Some Kind of Fairy Tale — (2012) Publisher: Acclaimed author Graham Joyce’s mesmerizing new novel centers around the disappearance of a young girl from a small town in the heart of England. Her sudden return twenty years later, and the mind-bending tale of where she’s been, will challenge our very perception of truth. For twenty years after Tara Martin disappeared from her small English town, her parents and her brother, Peter, have lived in denial of the grim fact that she was gone for good. And then suddenly, on Christmas Day, the doorbell rings at her parents’ home and there, disheveled and slightly peculiar looking, Tara stands. It’s a miracle, but alarm bells are ringing for Peter. Tara’s story just does not add up. And, incredibly, she barely looks a day older than when she vanished. Award-winning author Graham Joyce is a master of exploring new realms of understanding that exist between dreams and reality, between the known and unknown. Some Kind of Fairy Tale is a unique journey every bit as magical as its title implies, and as real and unsentimental as the world around us.

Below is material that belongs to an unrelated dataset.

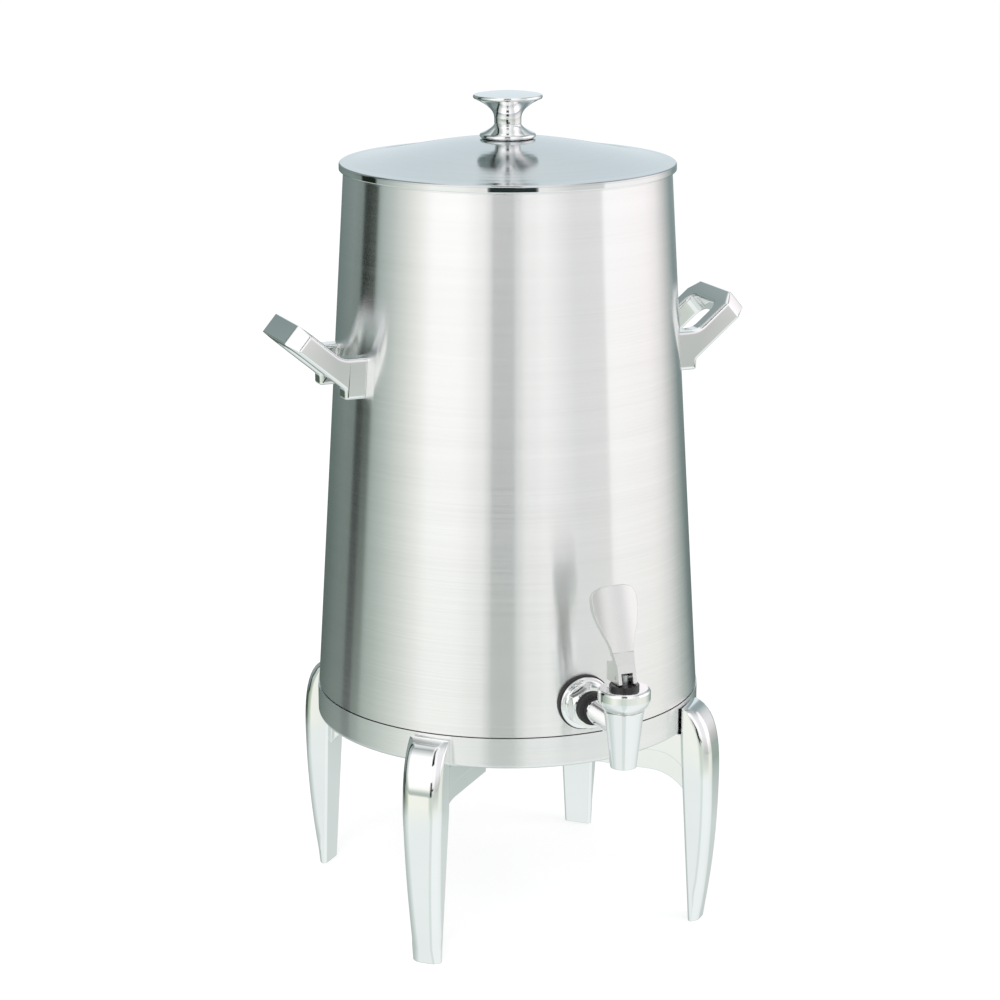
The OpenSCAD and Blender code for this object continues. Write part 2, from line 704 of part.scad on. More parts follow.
outlet_z = tap_z - spout_drop;
spout_top_z = tap_z + 16;
spout_neck_r = chamber_d / 2 + 3.5;
bonnet_z = spout_top_z + 1;
bonnet_top_z = bonnet_z + bonnet_h;
bonnet_roof_t = 4;
spout_neck_top_z = bonnet_top_z - bonnet_roof_t;
seat_z = outlet_z + 14;
bush_z = bonnet_top_z + bush_h;
bush_foot_z = spout_neck_top_z - 6;
stem_r = stem_d / 2;
pin_z = bush_z + pin_rise;
cup_r = chamber_d / 2 - 1.2;
cup_h = 13;
cup_gap = 0.05;
cup_z = seat_z + cup_gap;
stem_flange_t = 1.6;
stem_flange_z = cup_z + cup_h;
stem_flange_r = chamber_d / 2 - 2.5;
stem_foot_z = cup_z + 4;
stem_end = 2.8;       // height of the stem's end above the pin
stem_edge = 0.8;      // bevel of the stem's end

module outlet_tube() {
  color("silver") at_front() lying(tube_in_x, tap_z) difference() {
    cylinder(h = tube_out_x - tube_in_x, r = tube_r);
    translate([0, 0, -1]) cylinder(h = tube_out_x - tube_in_x + 2, r = water_r);
  }
}

module escutcheon_gasket() {
  color("black") difference() {
    at_front() lying(tap_shell_r - 6, tap_z) difference() {
      cylinder(h = 6 + escutcheon_gasket_t, d = escutcheon_d + 1.8);
      translate([0, 0, -1]) cylinder(h = 8 + escutcheon_gasket_t, r = tube_r + fit);
    }
    rotate_extrude($fn = 180) polygon([[0, leg_h], [shell_r(leg_h), leg_h],
      [shell_r(top_z), top_z], [0, top_z]]);
  }
}

module escutcheon() {
  r = escutcheon_d / 2;
  color("gainsboro") at_front() lying(escutcheon_x, tap_z) rotate_extrude($fn = 96) polygon(concat(
    [[tube_r + fit, 0], [r, 0]], arc(r - 1, 1.4, 1, 1, 0, 70, 3),
    arc(r - 1.5, escutcheon_t, 3, escutcheon_t - 2.4, 250, 180, 4),
    [[r - 4.5, escutcheon_t], [tube_r + fit, escutcheon_t]]));
}

module coupling_nut() {
  corner_r = nut_af / sqrt(3);
  bevel = corner_r - nut_af / 2;
  color("gainsboro") at_front() lying(nut_x, tap_z) difference() {
    intersection() {
      cylinder(h = nut_l, r = corner_r, $fn = 6);
      rotate_extrude($fn = 96) polygon([[0, 0], [corner_r, 0], [corner_r, nut_l - bevel],
        [corner_r - bevel, nut_l], [0, nut_l]]);
    }
    translate([0, 0, -1]) cylinder(h = nut_l + 2, r = tube_r + fit);
    translate([0, 0, tube_out_x - nut_x - 0.5])
      cylinder(h = tap_washer_t + tap_flange_t + 0.5 + fit, r = tap_flange_r + fit);
  }
}

module tap_washer() {
  color("black") at_front() lying(tube_out_x, tap_z) difference() {
    cylinder(h = tap_washer_t, r = tube_r);
    translate([0, 0, -1]) cylinder(h = tap_washer_t + 2, r = water_r);
  }
}

module shank_ring() {
  r = shank_ring_d / 2;
  l = shank_ring_l;
  color("black") at_front() lying(shank_ring_x, tap_z) rotate_extrude($fn = 72) polygon(rounded([
    [shank_r + fit, 0, 0], [r, 0, 0.8], [r, l, 0.8], [shank_r + fit, l, 0]], 3));
}

module tap_body() {
  color("gainsboro") at_front() difference() {
    union() {
      translate([tap_x, 0, outlet_z])
        cylinder(h = spout_top_z - outlet_z, d1 = spout_outlet_d, d2 = spout_top_d);
      translate([tap_x, 0, spout_top_z - 1])
        cylinder(h = spout_neck_top_z - fit - spout_top_z + 1, r = spout_neck_r);
      lying(tap_flange_x, tap_z) cylinder(h = tap_x - tap_flange_x, r = shank_r);
      lying(tap_flange_x, tap_z) cylinder(h = tap_flange_t, r = tap_flange_r);
    }
    lying(tap_flange_x - 1, tap_z) cylinder(h = tap_x - tap_flange_x + 1, r = water_r);
    translate([tap_x, 0, seat_z]) cylinder(h = big, r = chamber_d / 2);
    translate([tap_x, 0, outlet_z - 1]) cylinder(h = big, d = outlet_bore_d);
  }
}

module bonnet_nut() {
  r = bonnet_d / 2;
  foot_r = spout_top_d / 2 + 0.6;
  color("gainsboro") at_front() translate([tap_x, 0, 0]) rotate_extrude($fn = 96) polygon(concat(
    [[spout_neck_r + fit, bonnet_z], [foot_r, bonnet_z]],
    [for (i = [1:6]) let(u = i / 6) [foot_r + (r - foot_r) * sin(90 * u), bonnet_z + bonnet_h * 0.5 * u]],
    [[r, bonnet_top_z - 2], [r - 0.7, bonnet_top_z - 0.6], [r - 2, bonnet_top_z],
     [chamber_d / 2 + fit, bonnet_top_z], [chamber_d / 2 + fit, spout_neck_top_z],
     [spout_neck_r + fit, spout_neck_top_z]]));
}

module bonnet_bush() {
  edge = 0.6;
  spigot_r = chamber_d / 2 - fit;
  color("black") at_front() translate([tap_x, 0, 0]) difference() {
    rotate_extrude($fn = 72) polygon(rounded([[0, bush_foot_z, 0], [spigot_r, bush_foot_z, 0],
      [spigot_r, bonnet_top_z, 0], [bush_d / 2, bonnet_top_z, 0], [bush_d / 2, bush_z, edge],
      [0, bush_z, 0]], 3));
    translate([0, 0, bush_foot_z - 1]) cylinder(h = bush_z - bush_foot_z + 2, r = stem_r + running_fit);
  }
}

// Closing spring: a coil swept with hexagonal sections between the stem's flange and the bush
module tap_spring() {
  wire_r = spring_wire_d / 2;
  coil_r = stem_flange_r - wire_r - 0.3;
  low = stem_flange_z + stem_flange_t + wire_r + fit;
  rise = bush_foot_z - wire_r - fit - low;
  steps = 16 * spring_turns;
  ring = [for (i = [0:steps]) let(u = i / steps, t = 360 * spring_turns * u)
    for (k = [0:5]) let(r = coil_r + wire_r * cos(60 * k))
      [r * cos(t), r * sin(t), low + rise * u + wire_r * sin(60 * k)]];
  sides = [for (i = [0:steps - 1]) for (k = [0:5]) let(n = (k + 1) % 6)
    [i * 6 + k, (i + 1) * 6 + k, (i + 1) * 6 + n, i * 6 + n]];
  color("silver") at_front() translate([tap_x, 0, 0]) polyhedron(ring,
    concat([[for (k = [0:5]) k]], sides, [[for (k = [5:-1:0]) steps * 6 + k]]));
}

module tap_stem() {
  color("silver") at_front() translate([tap_x, 0, 0]) difference() {
    union() {
      translate([0, 0, stem_foot_z]) cylinder(h = pin_z + stem_end - stem_edge - stem_foot_z, r = stem_r);
      translate([0, 0, pin_z + stem_end - stem_edge])
        cylinder(h = stem_edge, r1 = stem_r, r2 = stem_r - stem_edge);
      translate([0, 0, stem_flange_z]) cylinder(h = stem_flange_t, r = stem_flange_r);
    }
    translate([0, 0, pin_z]) rotate([90, 0, 0])
      cylinder(h = stem_d * 2, d = pin_d + 2 * running_fit, center = true);
  }
}

module seat_cup() {
  color("whitesmoke") at_front() translate([tap_x, 0, 0]) difference() {
    rotate_extrude($fn = 72) polygon(rounded([[0, cup_z, 0], [cup_r, cup_z, 1.5],
      [cup_r, cup_z + 6, 2], [stem_r + 2, cup_z + cup_h, 1], [0, cup_z + cup_h, 0]], 4));
    translate([0, 0, stem_foot_z]) cylinder(h = cup_h, r = stem_r + running_fit);
  }
}

// ---- Tap lever: its hub rocks on the bush and draws the stem up by its pin ----

hub_gap = 0.3;        // gap under the hub while the tap is shut
hub_base = pin_rise - hub_gap;

// Point of the cam that rests on the bush when the lever has turned by angle a
function cam_point(a) = let(p = hub_base + cam_lift * a * PI / 180)
  [p * sin(a) + cam_lift * cos(a), -p * cos(a) + cam_lift * sin(a)];
hub_front = cam_point(lever_turn).x + 0.1;
hub_top = hub_h - hub_base;
hub_slope = 3.6;      // how far the hub's front leans back over its height
neck_foot = [hub_front - hub_slope, hub_top];
neck_top = neck_foot + neck_h * [-tan(neck_lean), 1];
paddle_back = [-cos(paddle_lean), -sin(paddle_lean)];
paddle_foot = neck_top + paddle_t / 2 * paddle_back;

// Side outline of hub and neck about the pin, with +X towards the front
module hub_side() {
  polygon(concat(
    [[-hub_rear, -hub_base]], [for (i = [0:6]) cam_point(lever_turn * i / 6)],
    [[hub_front, cam_point(lever_turn).y + 0.5], neck_foot, neck_top,
     neck_top + (paddle_t + 1) * paddle_back, [neck_foot.x - 7.3, hub_top + 1.7],
     [-hub_rear + 0.8, hub_top - 1], [-hub_rear, hub_top - 1.8]]));
}

// Front outline of hub and neck
module hub_face() {
  h = hub_w / 2;
  n = paddle_foot_w / 2;
  polygon([[-h, -big / 10], [h, -big / 10], [h, hub_top], [n, neck_top.y], [n, big / 10],
    [-n, big / 10], [-n, neck_top.y], [-h, hub_top]]);
}

// Front outline of the paddle from its foot up: a flare, then a squarish round end
module paddle_face() {
  h = paddle_w / 2;
  n = paddle_foot_w / 2;
  end = paddle_l * 0.24;
  shoulder = paddle_l - end;
  flare = [for (i = [0:10]) let(u = i / 10)
    [n + (h - n) * (1 - cos(180 * pow(u, 0.8))) / 2, shoulder * u]];
  top = [for (i = [1:13]) let(t = 90 * i / 14) [h * pow(cos(t), 2 / 3), shoulder + end * pow(sin(t), 2 / 3)]];
  right = concat([[n, -2]], flare, top);
  polygon(concat(right, [[0, paddle_l]], [for (i = [len(right) - 1:-1:0]) [-right[i].x, right[i].y]]));
}

module paddle() {
  translate([paddle_foot.x, 0, paddle_foot.y]) rotate([0, -paddle_lean, 0]) intersection() {
    translate([-big / 10, 0, 0]) rotate([90, 0, 90]) linear_extrude(big / 5) paddle_face();
    translate([paddle_t / 2 - paddle_crown_r, 0, -5]) difference() {
      cylinder(h = paddle_l + 10, r = paddle_crown_r, $fn = 144);
      translate([0, 0, -1]) cylinder(h = paddle_l + 12, r = paddle_crown_r - paddle_t, $fn = 144);
      translate([-big, -big / 2, -1]) cube([big, big, paddle_l + 12]);
    }
  }
}

module tap_lever() {
  slot_top = norm([stem_r - stem_edge, stem_end]) + 0.4;
  color("gainsboro") at_front() translate([tap_x, 0, pin_z]) difference() {
    union() {
      intersection() {
        rotate([90, 0, 0]) translate([0, 0, -hub_w]) linear_extrude(2 * hub_w) hub_side();
        translate([-big / 10, 0, 0]) rotate([90, 0, 90]) linear_extrude(big / 5) hub_face();
      }
      paddle();
    }
    translate([-stem_r - 1.2, -hub_slot_w / 2, -hub_base - 1])
      cube([big, hub_slot_w, hub_base + 1 + slot_top]);
    rotate([90, 0, 0]) cylinder(h = hub_w + 2, d = pin_d + running_fit, center = true);
  }
}

module lever_pin() {
  color("silver") at_front() translate([tap_x, 0, pin_z]) rotate([90, 0, 0])
    cylinder(h = hub_w, d = pin_d, center = true);
}

outer_shell();
inner_liner();
mouth_ring();
jacket_bottom();
vacuum_seal_cap();
base_pan();
base_standoffs();
base_screws();
leg_front_left();
leg_front_right();
leg_rear_left();
leg_rear_right();
leg_screws();
leg_washers();
handle_left();
handle_right();
handle_pads();
handle_screws();
lid_shell();
lid_pan();
lid_insulation();
lid_gasket();
knob();
knob_base();
knob_screw();
knob_washer();
outlet_tube();
escutcheon_gasket();
escutcheon();
coupling_nut();
tap_washer();
shank_ring();
tap_body();
bonnet_nut();
bonnet_bush();
tap_spring();
tap_stem();
seat_cup();
tap_lever();
lever_pin();
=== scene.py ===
import json
import math

import bmesh
import bpy
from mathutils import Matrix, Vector


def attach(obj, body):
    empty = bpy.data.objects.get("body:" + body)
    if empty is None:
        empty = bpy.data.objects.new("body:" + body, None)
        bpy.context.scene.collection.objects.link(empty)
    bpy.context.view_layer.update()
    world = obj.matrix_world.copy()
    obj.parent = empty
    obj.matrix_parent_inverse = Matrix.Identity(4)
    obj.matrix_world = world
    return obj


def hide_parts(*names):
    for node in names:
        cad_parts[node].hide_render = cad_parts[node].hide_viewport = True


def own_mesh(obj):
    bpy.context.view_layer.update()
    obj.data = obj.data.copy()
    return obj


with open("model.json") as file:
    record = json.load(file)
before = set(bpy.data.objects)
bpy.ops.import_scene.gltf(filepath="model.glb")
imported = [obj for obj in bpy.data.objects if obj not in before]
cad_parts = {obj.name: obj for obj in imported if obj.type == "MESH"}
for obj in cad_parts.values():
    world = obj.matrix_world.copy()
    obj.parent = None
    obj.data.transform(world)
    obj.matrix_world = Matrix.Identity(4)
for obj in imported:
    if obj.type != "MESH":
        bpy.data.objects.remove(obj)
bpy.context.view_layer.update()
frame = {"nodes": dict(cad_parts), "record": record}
nodes = frame["nodes"]

WHITE = (1, 1, 1)
BLACK = (0, 0, 0)
NOISE = (0.3, 0.7)         # most of a noise's values lie between these

# The camera that took the photograph, in degrees and metres
CAMERA_TURN = -22.7        # how far round from the front of the urn it stands
CAMERA_DISTANCE = 2.198    # from the urn's axis
CAMERA_HEIGHT = 0.8967
CAMERA_DOWN = 14.60        # how far it looks down
CAMERA_ASIDE = 0.154       # how far it looks past the axis, on the left
CAMERA_LENS = 104.4        # in mm, on a sensor 36 mm wide


# ---- Node helpers: t is a node tree ----

def new_tree(owner):
    """The node tree of a material or world, emptied."""
    owner.use_nodes = True
    owner.node_tree.nodes.clear()
    return owner.node_tree


def add(t, kind, inputs=None, **settings):
    """A new node. Each input is linked where it is given another node's output, and otherwise set."""
    n = t.nodes.new(kind)
    for key, value in settings.items():
        setattr(n, key, value)
    for key, value in (inputs or {}).items():
        if isinstance(value, bpy.types.NodeSocket):
            t.links.new(value, n.inputs[key])
        else:
            n.inputs[key].default_value = (*value, 1) if n.inputs[key].type == "RGBA" else value
    return n


def ramp(t, stops, source):
    n = add(t, "ShaderNodeValToRGB", {"Fac": source})
    elements = n.color_ramp.elements
    while len(elements) > 1:
        elements.remove(elements[0])
    for i, (place, colour) in enumerate(stops):
        stop = elements[0] if i == 0 else elements.new(place)
        stop.position = place
        stop.color = (*colour, 1)
    return n.outputs["Color"]


def stretched_noise(t, scale, stretch, detail, rough, seed=(0, 0, 0)):
    """Noise over object coordinates, which are the row frame's, with each axis scaled by stretch."""
    place = add(t, "ShaderNodeTexCoord").outputs["Object"]
    place = add(t, "ShaderNodeMapping", {
        "Vector": place, "Scale": stretch, "Location": seed}).outputs["Vector"]
    return add(t, "ShaderNodeTexNoise", {
        "Vector": place, "Scale": scale, "Detail": detail, "Roughness": rough}).outputs["Fac"]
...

The Year of the Ladybird — (2013) Publisher: It is the summer of 1976, the hottest since records began and a young man leaves behind his student days and learns how to grow up. A first job in a holiday camp beckons. But with political and racial tensions simmering under the cloudless summer skies there is not much fun to be had. And soon there is a terrible price to be paid for his new found freedom and independence. A price that will come back to haunt him, even in the bright sunlight of summer. As with SOME KIND OF FAIRY TALE, Graham Joyce has crafted a deceptively simple tale of great power. With beautiful prose, wonderful characters and a perfect evocation of time and place this is a novel that transcends the boundaries between the everyday and the supernatural while celebrating the power of both.